Manaksha Memon describes an ongoing turmoil
It has been more than 12 weeks that protests are held in Iran without any break. The agitation for Iran abolishes morality police has spread practically all over the cities and towns of the Persian plateau and it has shown no sign of abating despite the best efforts of the clerical regime. In the latest attempt to defuse the crisis the clerical regime has given allowed a huge concession by abolishing the hated morality police whose self-righteously-driven ideological actions triggered the current turmoil when a young Kurdish woman Mahsa Amini died in its custody. Right from the outset it was noted that the protest movement had a feminist character but as it progressed further it has also united citizens of different classes and ethnicities around a shared desire to see the end of the clerical regime. Though this spate of process is not the first faced by the regime as it has countered numerous protest movements before but it had succeeded in suppressing each one with a combination of severity and deft exploitation of divisions within the opposition.
Keeping in view the past record of such records many observers are of the opinion that the clerical regime will ultimately survive the tumult. It is observed that the regime has constructed very strong tools for dealing with such protests and it would be difficult to dislodge it. However, they are also of the opinion that though protests may ultimately taper off but the reasons for them will remain and they will keep on bothering the regime for years to come. On the other hand, some observers also point out that the resilience and unity shown by the regime’s opponents have consigned the old pattern of episodic unrest to the past. Iran has entered a period of rolling protest in which the Islamic Republic must defend itself against wave upon wave of public anger. This movement without a name, without a leader, is diverse and adaptable. It has harnessed a vast and hitherto underexploited resource – the latent dissatisfaction of women at their second-class status – and turned it into a mighty asset.
It must also be kept in view that the first success it achieved was that since the early days of the revolution, significant numbers of women in cities across the country are going about their business without any form of hijab at all. Besides the social radicalism that female protesters bring to the movement, its other novelty is its youthfulness. From older Iranians – the ones who stay at home worrying about their protesting children, or who reluctantly accompany them, hoping to steer them out of harm’s way – one often hears the phrase the fear has evaporated. It appears that Iranians have not much to lose as most of them have spent much of their lives watching inflation rise, the rial tank and their prospects of marriage, a flat and a car recede. To them the access to the world outside Iran’s borders is virtually denied while sanctions continue to inhibit growth and spending power. Moreover, the hard line authorities impede access to the internet and more and more economic power accrues to regime figures and their families.

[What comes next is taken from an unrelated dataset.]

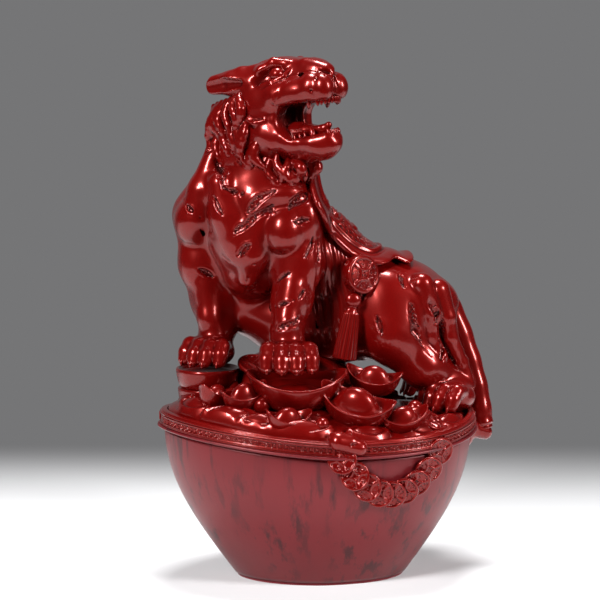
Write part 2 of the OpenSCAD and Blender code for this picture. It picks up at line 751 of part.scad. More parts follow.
// Medallion with its knot, and the tassel under it, one set on each flank
function flank_place(side) = place([14, side < 0 ? -8.5 : 33.5, 64]);
module medallion(side) {
    translate(flank_place(side)) rotate([0, 0, -25 * side]) rotate([-83 * side, 0, 0]) {
        difference() {
            cylinder(d = medallion_d, h = 4.4, $fn = 48, center = true);
            translate([0, 0, 1.5]) cylinder(d = medallion_d * 0.72, h = 3, $fn = 48);
        }
        cylinder(d = medallion_d * 0.3, h = 5, $fn = 24, center = true);
    }
}
module medallion_on(side) {
    color(deep_red) difference() {
        medallion(side);
        torso_solid();
        saddle_cloth();
        cloth_border();
    }
}
module medallion_left() { medallion_on(-1); }
module medallion_right() { medallion_on(1); }
module tassel(side) {
    top = flank_place(side) + [-2.8 * ts, side * ts, -medallion_d / 2 - 2];
    hull() {
        translate(top) sphere(r = 3.2 * ts, $fn = ball_fn);
        translate(top + [-0.6, side * 0.5, -4] * ts) sphere(r = 2.6 * ts, $fn = ball_fn);
    }
    hull() {
        translate(top + [-1, side * 0.5, -5] * ts) sphere(r = 3 * ts, $fn = ball_fn);
        translate(top + [-4.2, side * 2, -20] * ts) scale([1.1, 0.9, 1]) sphere(r = 4.6 * ts, $fn = ball_fn);
    }
}
module tassel_left() {
    color(deep_red) difference() {
        tassel(-1);
        torso_solid();
        legs_solid();
        medallion(-1);
        treasure_bed_solid();
        heap_ingot(5);
    }
}
module tassel_right() {
    color(deep_red) difference() {
        tassel(1);
        torso_solid();
        legs_solid();
        medallion(1);
        treasure_bed_solid();
    }
}

felt_pad();
closing_plate();
ingot_bowl();
rim_lip();
rim_band();
fret_panels();
string_boss();
tail_perch();
treasure_bed();
paw_dish();
paw_stack_low();
paw_stack_high();
heap_beads();
heap_bars();
for (i = [1:heap_ingots]) heap_ingot(i);
for (i = [1:heap_coins]) heap_coin(i);
for (i = [1:string_coins]) string_coin(i);
torso();
foreleg_left();
foreleg_right();
hindleg_left();
hindleg_right();
forepaw_left();
forepaw_right();
hindpaw_left();
hindpaw_right();
claws();
tail();
head();
lower_jaw();
tongue();
upper_teeth();
lower_teeth();
eye_left();
eye_right();
mane();
saddle_cloth();
cloth_border();
medallion_left();
medallion_right();
tassel_left();
tassel_right();
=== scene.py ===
"""A tiger roaring on a heap of treasure, on a boat-shaped ingot base: carved, cast and lacquered deep red."""
import math
import bpy
import numpy as np
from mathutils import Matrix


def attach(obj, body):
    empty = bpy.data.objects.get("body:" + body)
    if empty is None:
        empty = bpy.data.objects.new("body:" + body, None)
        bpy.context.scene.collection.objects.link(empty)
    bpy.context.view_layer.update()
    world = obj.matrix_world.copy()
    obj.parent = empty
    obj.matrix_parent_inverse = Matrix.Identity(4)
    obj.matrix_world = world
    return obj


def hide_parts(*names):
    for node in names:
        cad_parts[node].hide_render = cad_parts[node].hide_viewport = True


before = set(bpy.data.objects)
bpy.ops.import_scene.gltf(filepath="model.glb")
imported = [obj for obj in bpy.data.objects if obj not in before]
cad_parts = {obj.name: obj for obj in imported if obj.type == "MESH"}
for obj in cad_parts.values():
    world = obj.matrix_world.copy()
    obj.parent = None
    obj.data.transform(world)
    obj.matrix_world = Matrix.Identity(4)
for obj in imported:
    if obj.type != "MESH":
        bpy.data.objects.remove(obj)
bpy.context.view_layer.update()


# ---------------------------------------------------------------- studio
# A pale table top that darkens to a grey room behind, two soft boxes, a top light and the camera.
# Nothing here belongs to the ornament.

MM = 0.001
VIEW_AZIMUTH, VIEW_ELEVATION = math.radians(-12), math.radians(8)
VIEW_DISTANCE, VIEW_TARGET = 0.9, (0.0, 0.0, 0.1)
ROOM_GREY = (0.178, 0.178, 0.178 * 1.02, 1)
WORLD_GREY, TABLE_WHITE = (0.035, 0.035, 0.036, 1), (0.70, 0.70, 0.71, 1)
FADE_START, FADE_END = 0.055, 0.255


def new_material(name):
    """A material that has nodes, and its node tree."""
    material = bpy.data.materials.new(name)
    material.use_nodes = True
    return material, material.node_tree


def set_inputs(node, values):
    """Gives a node's inputs, by name or number, their values."""
    for key, value in values.items():
        node.inputs[key].default_value = value


def add_node(tree, kind, values=None, **settings):
    """A shader node of a kind in the tree, with its settings and then its inputs' values."""
    node = tree.nodes.new("ShaderNode" + kind)
    for key, value in settings.items():
        setattr(node, key, value)
    set_inputs(node, values or {})
    return node


def wire(tree, rows):
    """Links in the tree, from rows of node, output, node, input."""
    for source, output, target, into in rows:
        tree.links.new(source.outputs[output], target.inputs[into])


scene = bpy.context.scene
scene.view_settings.view_transform = "Standard"
world = bpy.data.worlds.new("room")
world.use_nodes = True
set_inputs(world.node_tree.nodes["Background"], {"Color": WORLD_GREY})
scene.world = world

toward_camera = np.array([math.sin(VIEW_AZIMUTH) * math.cos(VIEW_ELEVATION),
                          -math.cos(VIEW_AZIMUTH) * math.cos(VIEW_ELEVATION), math.sin(VIEW_ELEVATION)])
camera_data = bpy.data.cameras.new("view")
camera_data.lens, camera_data.sensor_width = 142.1, 36.0
camera_data.shift_x, camera_data.shift_y = -0.0333, 0.0221
camera = bpy.data.objects.new("view", camera_data)
camera.location = tuple(np.array(VIEW_TARGET) + toward_camera * VIEW_DISTANCE)
camera.rotation_euler = (math.pi / 2 - VIEW_ELEVATION, 0, VIEW_AZIMUTH)
scene.collection.objects.link(camera)
scene.camera = camera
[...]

One manifestation of complete alienation of the Iranians recently emerged when the Iranian players taking part in Qatar Football World Cup chose not to sing their national anthem. However, it was too much for the authorities and then what happened was that the team dutifully sang the anthem before their remaining two group games. It must be kept in view that before these protests began, everyone was able to get behind the national football team, a unifying force in an otherwise polarised society but Iran’s elimination from the tournament on 29 November was greeted with jubilation by many back in Iran, where one reveller was reportedly shot dead by the security forces for hooting his car horn in celebration.

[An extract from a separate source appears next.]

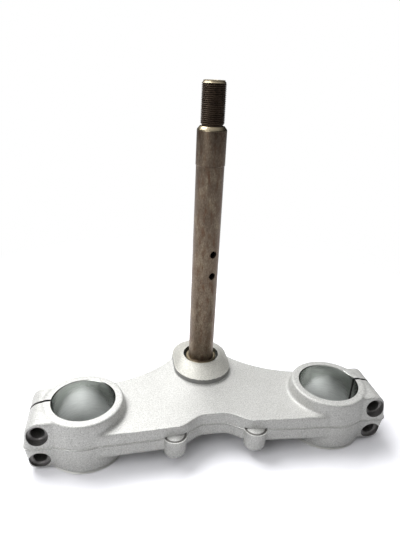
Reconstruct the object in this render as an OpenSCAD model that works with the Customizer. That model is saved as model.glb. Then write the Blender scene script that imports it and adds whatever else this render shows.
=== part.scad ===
// Lower triple clamp of a motorcycle with its steering stem.
// A one-piece aluminium casting carries two fork rings with split pinch lugs; a turned,
// hollow steel stem is pressed into its central boss. Z = 0 is the plane that the casting
// stands on, the Z axis is the steering axis and the fork rings lie towards -Y.

/* [Fork clamps] */
// Distance between the two fork axes
fork_spacing = 223; // [212:1:236]
// Distance of the fork axes in front of the steering axis
fork_offset = 58; // [52:0.5:63]
// Diameter of the fork bores
fork_bore_d = 53; // [48:0.5:55]
// Wall of a fork ring at the parting seam
ring_wall = 10.1; // [8:0.1:13]
// Height of a fork ring, which is the height of the clamp
ring_height = 50; // [44:1:58]
// Height of the turned lip under each ring
lip_height = 3; // [1.5:0.5:5]
// Radial step from the casting in to the lip
lip_step = 1.6; // [1:0.1:3]
// Radius of the hollow foot with which a ring stands on the plate
foot_r = 5; // [3:0.5:6]

/* [Pinch lugs] */
// Reach of a lug beyond its fork axis
lug_reach = 47.5; // [43:0.5:52]
// Lug face in front of the fork axis
lug_front = 29; // [26:0.5:33]
// Lug face behind the fork axis
lug_back = 23.5; // [20:0.5:28]
// Drop of the lug's top below the ring's top
lug_drop = 1; // [0.5:0.5:4]
// Rounding of a lug's upper outer end
lug_top_r = 12; // [6:0.5:14]
// Rounding of a lug's lower outer end
lug_low_r = 6; // [3:0.5:8]
// Width of the pinch slit
slit_w = 2.4; // [1:0.1:3]
// Place of the slit behind the fork axis
slit_y = 1.5; // [-2:0.5:4]
// Reach of the pinch bolt axes beyond the fork axis
bolt_reach = 35.4; // [33:0.1:38]
// Height between the two pinch bolts
bolt_pitch = 25.3; // [21:0.1:28]
// Diameter of the clearance hole in the front half of a lug
bolt_clear_d = 11; // [8:0.5:12]
// Diameter of the tapping hole in the back half of a lug
bolt_tap_d = 8.5; // [6:0.1:9.5]
// Diameter of the counterbore for the bolt's head
bolt_head_d = 17.4; // [15:0.1:18]
// Depth of the counterbore in the lug's face
bolt_head_depth = 5; // [3:0.5:10]

/* [Plate] */
// Height of the plate's top
plate_top = 38.8; // [34:0.2:42]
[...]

Other players who defied the official dictates include a female climber who competed in an overseas competition without hijab and a table tennis player who has withdrawn from the national team in protest at the crackdown. The impact of the protests in deep and wide compelling the 79- year old former Iranian President Mohammad Khatami making rare public comments praising anti-government protesters and urging the authorities to heed their demands before it is too late. He added that the beautiful slogan of woman, life, freedom showed Iranian society was moving towards a better future while criticising arrests of students in the security forces’ crackdown.
The protests however have resulted in something important in the context of Iranian polity as the clerical regime has scrapped its morality police after more than two months of protests. The Iranian attorney general said that the morality police have nothing to do with the judiciary and consequently have been abolished. His comment came at a religious conference where he responded to a participant who asked why the morality police were being shut down. Since the 1979 Islamic Revolution that overthrew Iran’s US-backed monarchy, there has been some kind of official monitoring of the strict dress code for both men and women but under president Mahmoud Ahmadinejad, the morality police, known formally as the Gasht-i-Ershad or “Guidance Patrol”, was established to spread the culture of modesty and hijab.
The units were set up by Iran’s Supreme Council of the Cultural Revolution, which is today headed by President Ebrahim Raisi. They began their patrols in 2006 to enforce the dress code which also requires women to wear long clothes and forbid shorts, ripped jeans and other clothes deemed immodest. The hijab became mandatory in 1983. Morality police officers initially issued warnings before starting to crack down and arrest women 15 years ago. The squads were usually made up of men in green uniforms and women clad in black chadors, garments that cover their heads and upper bodies. The role of the units evolved but has always been controversial even among candidates running for the presidency.
Clothing norms gradually changed, especially under former moderate president Hassan Rouhani, when it became commonplace to see women in tight jeans with loose, colourful headscarves. But in July this year his successor, Raisi, called for the mobilisation of all state institutions to enforce the headscarf law. The announcement of the units’ abolition came a day after it was mentioned that both parliament and the judiciary are working on the issue of whether the law requiring women to cover their heads needs to be changed. Raisi said in televised comments that Iran’s republican and Islamic foundations were constitutionally entrenched but there are methods of implementing the constitution that can be flexible.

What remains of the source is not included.